Requirement:
Take the material and output all of it exactly.

Given data:
BEGIN
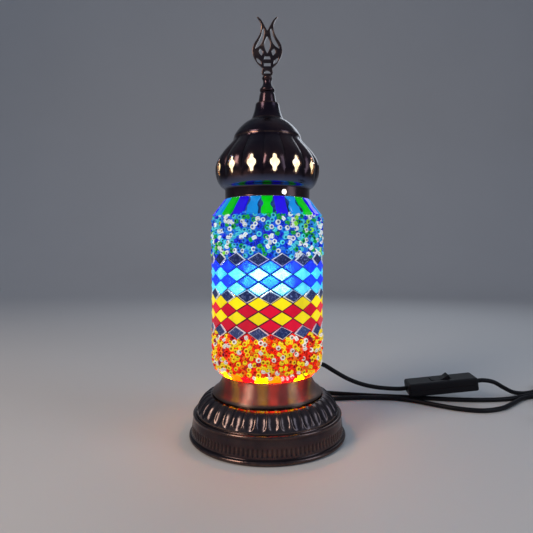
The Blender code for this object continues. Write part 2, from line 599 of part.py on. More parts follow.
def plug(look, root):
    """A flat two-pin mains plug lying with its pins to the left."""
    frame = group("plug_frame", PLUG_REAR, None, root)
    half = [(0, 3.4), (-9.0, 4.6), (-14.0, 9.6), (-18.0, 12.4), (-PLUG_LENGTH + 1.0, 13.0), (-PLUG_LENGTH, 12.2)]
    outline = half + [(x, -y) for x, y in reversed(half)]
    bm = prism(outline, 14.0)
    bmesh.ops.rotate(bm, cent=(0, 0, 0), matrix=Matrix.Rotation(math.radians(90), 3, "X"), verts=bm.verts)
    bmesh.ops.dissolve_limit(bm, angle_limit=0.01, verts=bm.verts, edges=bm.edges)
    rims = [e for e in bm.edges if abs(e.verts[0].co.z - e.verts[1].co.z) < 1e-4 and abs(e.verts[0].co.z) > 6.9]
    bmesh.ops.bevel(bm, geom=rims, offset=1.6, segments=2, profile=0.5, affect="EDGES")
    finish_object("plug_body", bm, look["black"], frame)
    for k, y in enumerate((-9.3, 9.3)):
        pin = spun([(0, 0), (2.0, 0), (2.0, 18.0), (1.2, 19.0), (0, 19.0)], 12)
        along(pin, Vector((-PLUG_LENGTH - GAP, y, 0)), (-1, 0, 0))
        finish_object(f"plug_pin_{k + 1}", pin, look["brass"], frame)


def main():
    clear_scene()
    look = {
        "bronze": material("antique_bronze", (0.17, 0.12, 0.10), 0.34, metallic=1.0),
        "steel": material("plated_steel", (0.55, 0.55, 0.55), 0.35, metallic=1.0),
        "brass": material("brass", (0.72, 0.55, 0.26), 0.3, metallic=1.0),
        "felt": material("felt", (0.03, 0.05, 0.04), 0.95),
        "holder": material("holder_plastic", (0.04, 0.04, 0.04), 0.45),
        "ceramic": material("ceramic", (0.85, 0.83, 0.78), 0.4),
        "bulb": material("bulb_glass", (1.0, 0.98, 0.92), 0.4, transmission=0.6),
        "glass": material("clear_glass", (0.9, 0.95, 0.95), 0.05, transmission=1.0),
        "black": material("black_plastic", (0.015, 0.015, 0.017), 0.45),
        "tie": material("tie", (0.05, 0.05, 0.055), 0.8),
        "mosaic_top_strips": material("mosaic_top", (0.05, 0.45, 0.75), 0.2),
        "mosaic_upper_beads": material("mosaic_beads_cool", (0.35, 0.75, 0.70), 0.25),
        "mosaic_blue_diamonds": material("mosaic_blue", (0.03, 0.15, 0.85), 0.2),
        "mosaic_red_diamonds": material("mosaic_red", (0.85, 0.10, 0.05), 0.2),
        "mosaic_lower_beads": material("mosaic_beads_warm", (0.95, 0.40, 0.08), 0.25),
        "mosaic_bottom_strips": material("mosaic_bottom", (0.95, 0.60, 0.05), 0.2),
    }
    root = group("lamp_root")
    base(look, root)
    cup(look, root)
    lampholder(look, root)
    bulb(look, group("bulb_pivot", parent=root))
    jar_body = group("jar_slide", parent=root)
    jar(look, jar_body)
    cap_body = group("cap_slide", parent=jar_body)
    cap(look, cap_body)
    finial(look, group("finial_pivot", parent=cap_body))
    strain_relief(look, root)
    switch(look, root)
    tube("cord_lead", lead_route(), CORD_DIAMETER, look["black"], root)
    tube("cord_run", run_route(), CORD_DIAMETER, look["black"], root, spacing=2.9 * CORD_DIAMETER)
    coil(look, root)
    tube("cord_tail", tail_route(), CORD_DIAMETER, look["black"], root, spacing=0.8 * CORD_DIAMETER)
    plug(look, root)


main()
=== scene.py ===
"""Looks of the mosaic glass table lamp: tiles, beads, bronze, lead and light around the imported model.

Lengths in the tables below are millimetres; MM turns them into metres.
"""
import random
from math import cos, pi, radians, sin, sqrt
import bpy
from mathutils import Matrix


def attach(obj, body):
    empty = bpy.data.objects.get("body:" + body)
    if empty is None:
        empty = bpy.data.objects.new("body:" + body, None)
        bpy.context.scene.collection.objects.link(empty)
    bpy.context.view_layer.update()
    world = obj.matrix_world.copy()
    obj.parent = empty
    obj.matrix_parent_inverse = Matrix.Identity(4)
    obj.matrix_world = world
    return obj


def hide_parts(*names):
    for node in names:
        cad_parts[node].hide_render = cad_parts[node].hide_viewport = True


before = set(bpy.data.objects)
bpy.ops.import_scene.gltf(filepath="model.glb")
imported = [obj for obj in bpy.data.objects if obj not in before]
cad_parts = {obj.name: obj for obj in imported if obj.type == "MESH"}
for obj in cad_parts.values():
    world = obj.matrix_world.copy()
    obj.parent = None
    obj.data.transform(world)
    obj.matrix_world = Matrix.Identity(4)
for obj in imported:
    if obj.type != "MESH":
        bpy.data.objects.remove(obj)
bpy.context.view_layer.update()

import bmesh
import bpy
from mathutils import Matrix, Vector

MM = 0.001
BULB = Vector((0.0, 0.0, 0.140))  # metres
GLOW_HEIGHT = 0.147  # metres; the bulb is brightest at this height
JAR_SKIN = 47.0  # back of the mosaic
MOSAIC = 50.0  # face of the mosaic
MIRROR_ROWS = (0, 5, 10)
COLUMNS = 16  # diamonds round the jar
ROW_STEP = 6.05
TOP_ROW = 161.0  # middle of the first row of diamonds
FRONT_COLUMN = radians(-8.4)  # the first row's diamond nearest the front
HALF_WIDTH = pi * 49.2 / COLUMNS  # of a diamond with its share of grout
STRIPS = 24  # round the jar, above and below
TOP_STRIP_TURN = radians(-0.4)
LOW_STRIP_TURN = radians(-6.5)
BEAD_SPACING = 3.4
BEAD_TRIES = 60000
BEAD_SIDES = 10
PETALS = 40
REEDS = 112
COLLAR_HOLES = 3
COLLAR_HOLE_AZIMUTH = -68  # degrees from +X
COLLAR_HOLE_HEIGHT = 217.4
LOBES = 15  # each with one window
DOME_TURN = radians(7.5)
DOME_LIP = 0.2285  # metres; polished, with a painted blue reflection, below it
WINDOW_HEIGHT = 240.2
CAMERA_PLACE = (-0.0007, -0.4318, 0.170)  # metres
CAMERA_DIP = 2.17  # degrees below level
LENS = 31.96
CORD = 4.8  # diameter


# ---- node materials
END
Task answer:
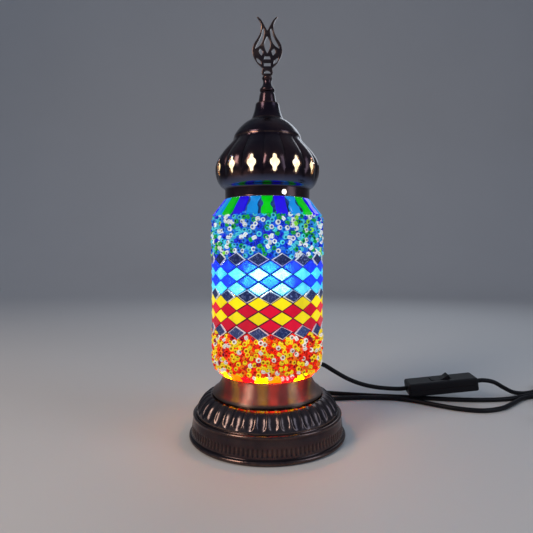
The Blender code for this object continues. Write part 2, from line 599 of part.py on. More parts follow.
def plug(look, root):
    """A flat two-pin mains plug lying with its pins to the left."""
    frame = group("plug_frame", PLUG_REAR, None, root)
    half = [(0, 3.4), (-9.0, 4.6), (-14.0, 9.6), (-18.0, 12.4), (-PLUG_LENGTH + 1.0, 13.0), (-PLUG_LENGTH, 12.2)]
    outline = half + [(x, -y) for x, y in reversed(half)]
    bm = prism(outline, 14.0)
    bmesh.ops.rotate(bm, cent=(0, 0, 0), matrix=Matrix.Rotation(math.radians(90), 3, "X"), verts=bm.verts)
    bmesh.ops.dissolve_limit(bm, angle_limit=0.01, verts=bm.verts, edges=bm.edges)
    rims = [e for e in bm.edges if abs(e.verts[0].co.z - e.verts[1].co.z) < 1e-4 and abs(e.verts[0].co.z) > 6.9]
    bmesh.ops.bevel(bm, geom=rims, offset=1.6, segments=2, profile=0.5, affect="EDGES")
    finish_object("plug_body", bm, look["black"], frame)
    for k, y in enumerate((-9.3, 9.3)):
        pin = spun([(0, 0), (2.0, 0), (2.0, 18.0), (1.2, 19.0), (0, 19.0)], 12)
        along(pin, Vector((-PLUG_LENGTH - GAP, y, 0)), (-1, 0, 0))
        finish_object(f"plug_pin_{k + 1}", pin, look["brass"], frame)


def main():
    clear_scene()
    look = {
        "bronze": material("antique_bronze", (0.17, 0.12, 0.10), 0.34, metallic=1.0),
        "steel": material("plated_steel", (0.55, 0.55, 0.55), 0.35, metallic=1.0),
        "brass": material("brass", (0.72, 0.55, 0.26), 0.3, metallic=1.0),
        "felt": material("felt", (0.03, 0.05, 0.04), 0.95),
        "holder": material("holder_plastic", (0.04, 0.04, 0.04), 0.45),
        "ceramic": material("ceramic", (0.85, 0.83, 0.78), 0.4),
        "bulb": material("bulb_glass", (1.0, 0.98, 0.92), 0.4, transmission=0.6),
        "glass": material("clear_glass", (0.9, 0.95, 0.95), 0.05, transmission=1.0),
        "black": material("black_plastic", (0.015, 0.015, 0.017), 0.45),
        "tie": material("tie", (0.05, 0.05, 0.055), 0.8),
        "mosaic_top_strips": material("mosaic_top", (0.05, 0.45, 0.75), 0.2),
        "mosaic_upper_beads": material("mosaic_beads_cool", (0.35, 0.75, 0.70), 0.25),
        "mosaic_blue_diamonds": material("mosaic_blue", (0.03, 0.15, 0.85), 0.2),
        "mosaic_red_diamonds": material("mosaic_red", (0.85, 0.10, 0.05), 0.2),
        "mosaic_lower_beads": material("mosaic_beads_warm", (0.95, 0.40, 0.08), 0.25),
        "mosaic_bottom_strips": material("mosaic_bottom", (0.95, 0.60, 0.05), 0.2),
    }
    root = group("lamp_root")
    base(look, root)
    cup(look, root)
    lampholder(look, root)
    bulb(look, group("bulb_pivot", parent=root))
    jar_body = group("jar_slide", parent=root)
    jar(look, jar_body)
    cap_body = group("cap_slide", parent=jar_body)
    cap(look, cap_body)
    finial(look, group("finial_pivot", parent=cap_body))
    strain_relief(look, root)
    switch(look, root)
    tube("cord_lead", lead_route(), CORD_DIAMETER, look["black"], root)
    tube("cord_run", run_route(), CORD_DIAMETER, look["black"], root, spacing=2.9 * CORD_DIAMETER)
    coil(look, root)
    tube("cord_tail", tail_route(), CORD_DIAMETER, look["black"], root, spacing=0.8 * CORD_DIAMETER)
    plug(look, root)


main()
=== scene.py ===
"""Looks of the mosaic glass table lamp: tiles, beads, bronze, lead and light around the imported model.

Lengths in the tables below are millimetres; MM turns them into metres.
"""
import random
from math import cos, pi, radians, sin, sqrt
import bpy
from mathutils import Matrix


def attach(obj, body):
    empty = bpy.data.objects.get("body:" + body)
    if empty is None:
        empty = bpy.data.objects.new("body:" + body, None)
        bpy.context.scene.collection.objects.link(empty)
    bpy.context.view_layer.update()
    world = obj.matrix_world.copy()
    obj.parent = empty
    obj.matrix_parent_inverse = Matrix.Identity(4)
    obj.matrix_world = world
    return obj


def hide_parts(*names):
    for node in names:
        cad_parts[node].hide_render = cad_parts[node].hide_viewport = True


before = set(bpy.data.objects)
bpy.ops.import_scene.gltf(filepath="model.glb")
imported = [obj for obj in bpy.data.objects if obj not in before]
cad_parts = {obj.name: obj for obj in imported if obj.type == "MESH"}
for obj in cad_parts.values():
    world = obj.matrix_world.copy()
    obj.parent = None
    obj.data.transform(world)
    obj.matrix_world = Matrix.Identity(4)
for obj in imported:
    if obj.type != "MESH":
        bpy.data.objects.remove(obj)
bpy.context.view_layer.update()

import bmesh
import bpy
from mathutils import Matrix, Vector

MM = 0.001
BULB = Vector((0.0, 0.0, 0.140))  # metres
GLOW_HEIGHT = 0.147  # metres; the bulb is brightest at this height
JAR_SKIN = 47.0  # back of the mosaic
MOSAIC = 50.0  # face of the mosaic
MIRROR_ROWS = (0, 5, 10)
COLUMNS = 16  # diamonds round the jar
ROW_STEP = 6.05
TOP_ROW = 161.0  # middle of the first row of diamonds
FRONT_COLUMN = radians(-8.4)  # the first row's diamond nearest the front
HALF_WIDTH = pi * 49.2 / COLUMNS  # of a diamond with its share of grout
STRIPS = 24  # round the jar, above and below
TOP_STRIP_TURN = radians(-0.4)
LOW_STRIP_TURN = radians(-6.5)
BEAD_SPACING = 3.4
BEAD_TRIES = 60000
BEAD_SIDES = 10
PETALS = 40
REEDS = 112
COLLAR_HOLES = 3
COLLAR_HOLE_AZIMUTH = -68  # degrees from +X
COLLAR_HOLE_HEIGHT = 217.4
LOBES = 15  # each with one window
DOME_TURN = radians(7.5)
DOME_LIP = 0.2285  # metres; polished, with a painted blue reflection, below it
WINDOW_HEIGHT = 240.2
CAMERA_PLACE = (-0.0007, -0.4318, 0.170)  # metres
CAMERA_DIP = 2.17  # degrees below level
LENS = 31.96
CORD = 4.8  # diameter


# ---- node materials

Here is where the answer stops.